Clare TD, Cathal Crowe (FF) said he was “thrilled” to see the project advance. “I served the Killaloe area as a councillor as far back as 2004 and I remember this being a constant headache for politicians and engineers, as we grappled with ways of moving traffic better around the towns of Killaloe and Ballina. There’s a constant bottleneck on the old bridge that links Killaloe and Ballina and even though a traffic light system has been installed in recent years, the problem has never gone away”.

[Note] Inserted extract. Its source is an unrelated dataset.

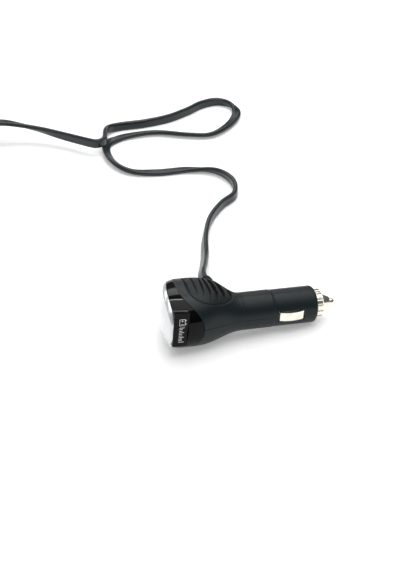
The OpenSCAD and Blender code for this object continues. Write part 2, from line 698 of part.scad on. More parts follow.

Deputy Crowe expressed his confidence that the bypass and bridge crossing will “hugely alleviate traffic pressures” but also entice more visitors to Killaloe. “This is a project that I have championed in my 20 months as a TD for Clare but I think special credit is due to local councillor Tony O’Brien who has kept this constantly high on the political agenda. He and a litany of community activists and Clare County Council officials have never given up on the dream of having a bypass and new bridge crossing for Killaloe. I’m delighted that the government has funded this and after many false dawns it’ll now see the light of day. The fact that construction will commence before the end of March 2022 means that locals have something very much to look forward to in the early new year”.

Cathaoirleach of Clare County Council, Cllr PJ Ryan (IND) stated, “This is really great news not just for Killaloe and Ballina but for the counties of Clare, Tipperary and the Midwest in general. It has been many years in the making and it is absolutely fantastic that the scheme has now been approved to go to construction”.

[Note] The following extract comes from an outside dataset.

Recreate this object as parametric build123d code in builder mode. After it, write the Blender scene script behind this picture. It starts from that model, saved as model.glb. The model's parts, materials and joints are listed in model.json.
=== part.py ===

A “need for action to address the inadequacy of the existing route has been recognised for many years,” Pat Dowling, Clare County Council Chief Executive commented. “The scheme will allow for the planned local, regional and national development of the area for many years to come”.

Clare County Council’s Director of Physical Development, Carmel Kirby, flagged the added value that would now arise as a consequence of the scheme. “As well as the journey time savings and improved accessibility and connectivity, there are many other environmental, tourism and health benefits accruing. These include enhanced safety measures along the R494, pedestrian and cycle facilities throughout the scheme including facilitation of the Limerick to Scarriff Greenway/Blueway, reduction in carbon levels in both towns as well as many other active travel opportunities that can now be incorporated into the recently drafted Killaloe/Ballina Mobility Plan”.

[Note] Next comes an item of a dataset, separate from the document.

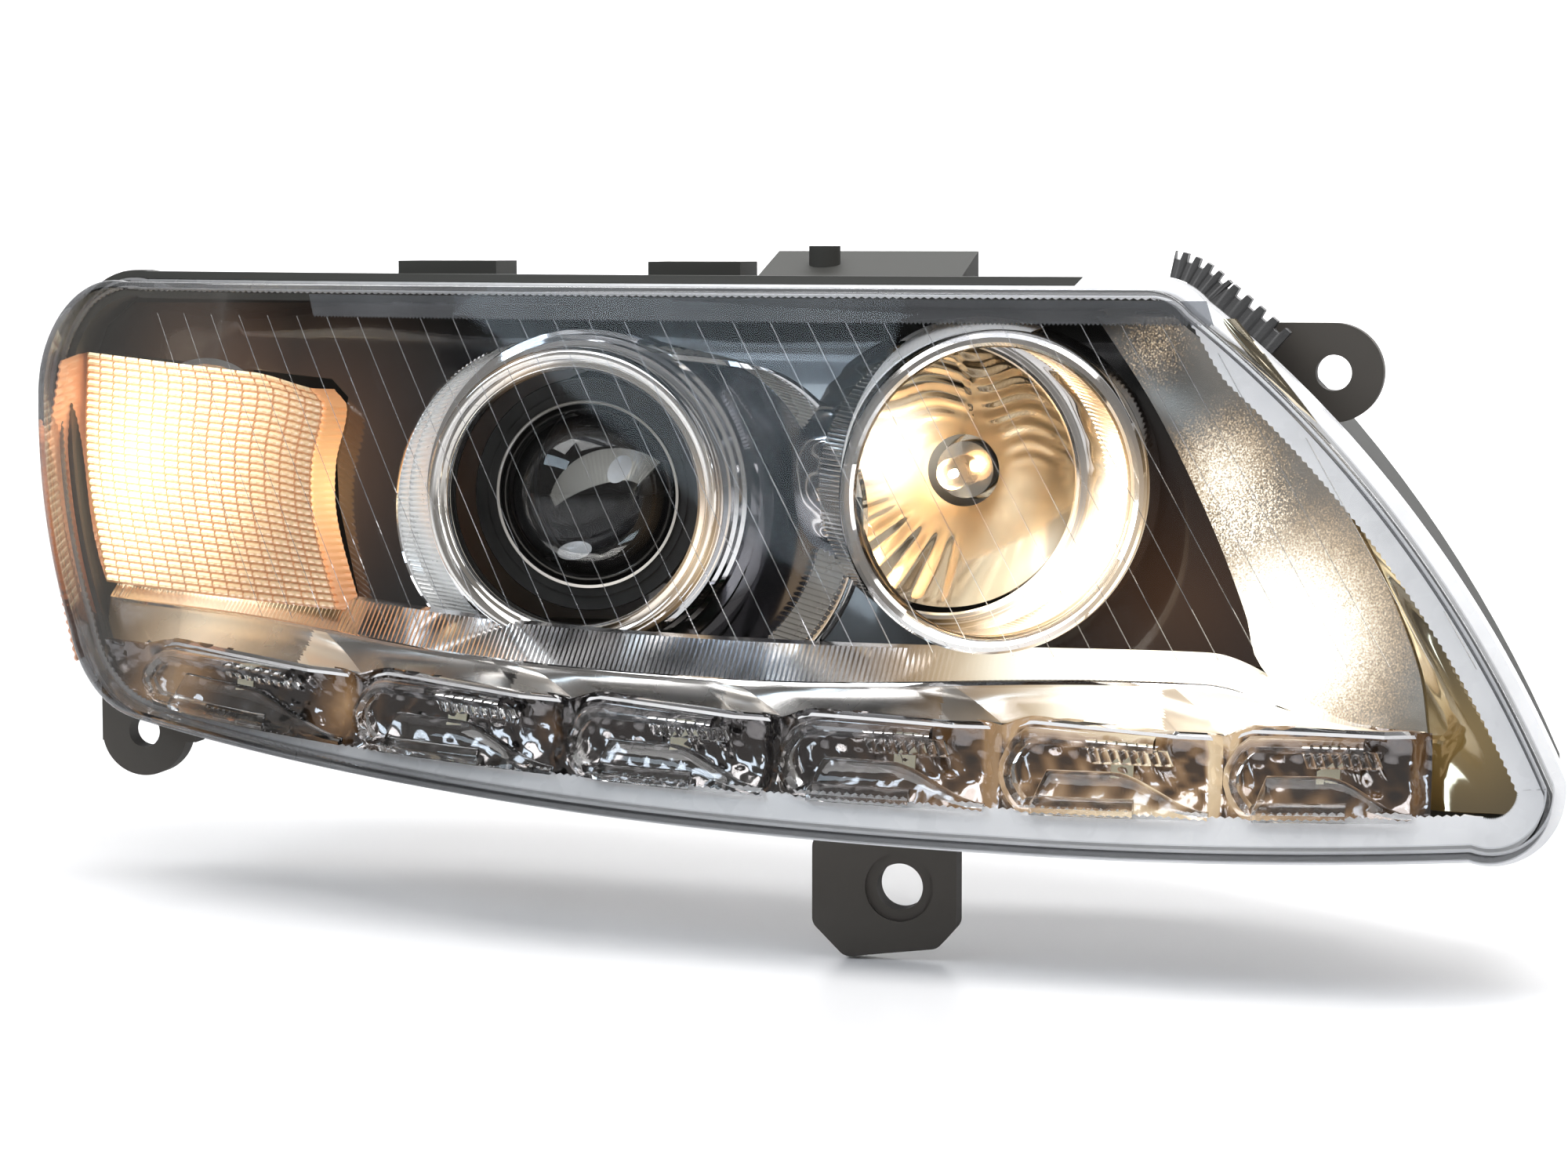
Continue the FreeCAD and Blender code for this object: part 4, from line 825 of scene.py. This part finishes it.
def make_high_ring():
    """Oblique funnel from the reflector's rim out to a round front ring just behind the lens."""
    piece = Piece()
    steps = 720
    aperture = [(50.6, 62.4), (51.4, 61), (52.6, 60.4), (53, 61.8), (54.4, 61.8), (54.8, 60), (55.6, 60)]
    rings = [circle(HIGH_X, HIGH_Z, r, y, steps) for r, y in aperture]
    front = circle(HIGH_RING_X, HIGH_Z, 50.6, lambda x, z: lens_y(x, z) + 13, steps)
    base = rings[-1]

    def crumple(loop, size):
        made = []
        for a, (x, y, z) in zip(angles(steps), loop):
            made.append((x, y + size * math.sin(17 * a + 2 * math.sin(5 * a)) * math.cos(8 * a), z))
        return made

    for share, size in ((0.08, 1), (0.18, 1.6), (0.28, 1.6), (0.38, 0.9)):
        rings.append(crumple(blend_loops(base, front, share), size))
    rings.append(blend_loops(base, front, 0.44))
    rings.append(ribs(blend_loops(base, front, 0.46), 0.7))
    rings.append(ribs(blend_loops(base, front, 0.9), 0.7))
    rings.append(blend_loops(base, front, 0.93))
    rings.append(front)
    bead = [(51.2, 10.4), (52.4, 9), (54.2, 8.4), (55.8, 9), (56.7, 10.6), (56.9, 13), (56.9, 18)]
    for radius, depth in bead:
        rings.append(circle(HIGH_RING_X, HIGH_Z, radius, lambda x, z: lens_y(x, z) + depth, steps))
    bands = [0] * 11 + [1, 1, 1] + [0] * 9
    piece.rows([ring + ring[:1] for ring in rings], finish=lambda i, j: bands[i])
    piece.object("high_beam_ring_chrome", "lamp_housing", [HIGH_CHROME, HIGH_RIBBED],
                 replaces=["high_beam_ring"], sharp=25, thickness=0.8)


def make_high_reflector():
    """Bowl with rippled facets in its upper half and fan facets low on the left."""
    piece = Piece()
    steps, rounds = 180, 40
    rings = []
    for ring in range(rounds + 1):
        radius = between(HIGH_NECK, HIGH_BOWL, ring / rounds)
        depth = HIGH_APEX - (HIGH_APEX - HIGH_FRONT) * (radius / HIGH_BOWL) ** 2
        points = []
        for a in angles(steps):
            x, z = radius * math.cos(a), radius * math.sin(a)
            fade = smooth((radius - 16) / 8) * smooth((HIGH_BOWL - radius) / 3)
            wave = 0
            if z > 0:
                phase = z / 6.5 + 0.35 * math.sin(x / 6) + (0.5 if x > 4 else 0)
                wave = 1.5 * (abs(phase % 1 - 0.5) - 0.25) * smooth(z / 8)
            elif x < 0:
                wave = 1.6 * (abs((a * 4.2) % 1 - 0.5) - 0.25) * smooth((radius - 22) / 10)
            points.append((HIGH_X + x, depth + wave * fade, HIGH_Z + z))
        rings.append(points)
    rings.append(circle(HIGH_X, HIGH_Z, HIGH_BOWL + 0.2, HIGH_FRONT + 0.4, steps))
    back = []
    for radius in (HIGH_BOWL + 0.2, 40, 28, HIGH_NECK + 1):
        y = HIGH_APEX + 1.6 - (HIGH_APEX - HIGH_FRONT) * (radius / HIGH_BOWL) ** 2
        back.append(circle(HIGH_X, HIGH_Z, radius, max(y, HIGH_FRONT + 1.8), steps))
    piece.ring(rings + back)
    piece.object("high_beam_reflector_bowl", "carrier", [BOWL_CHROME],
                 replaces=["high_beam_reflector"], sharp=20)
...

Senior Engineer in the Council’s Project Management Office, Seán Lenihan believed the approval meant the project would now move at pace. “There are a number of conditions that Sisk will have to comply with prior to them being formally appointed but it is hoped that we will be in a position to issue the Letter of Acceptance in late January, all going well. This will allow them to organise their supply chain issues and prepare to mobilise on site in March. Of critical importance is that they are in a position to carry out the in-water works in the river during the limited Fisheries window this summer”.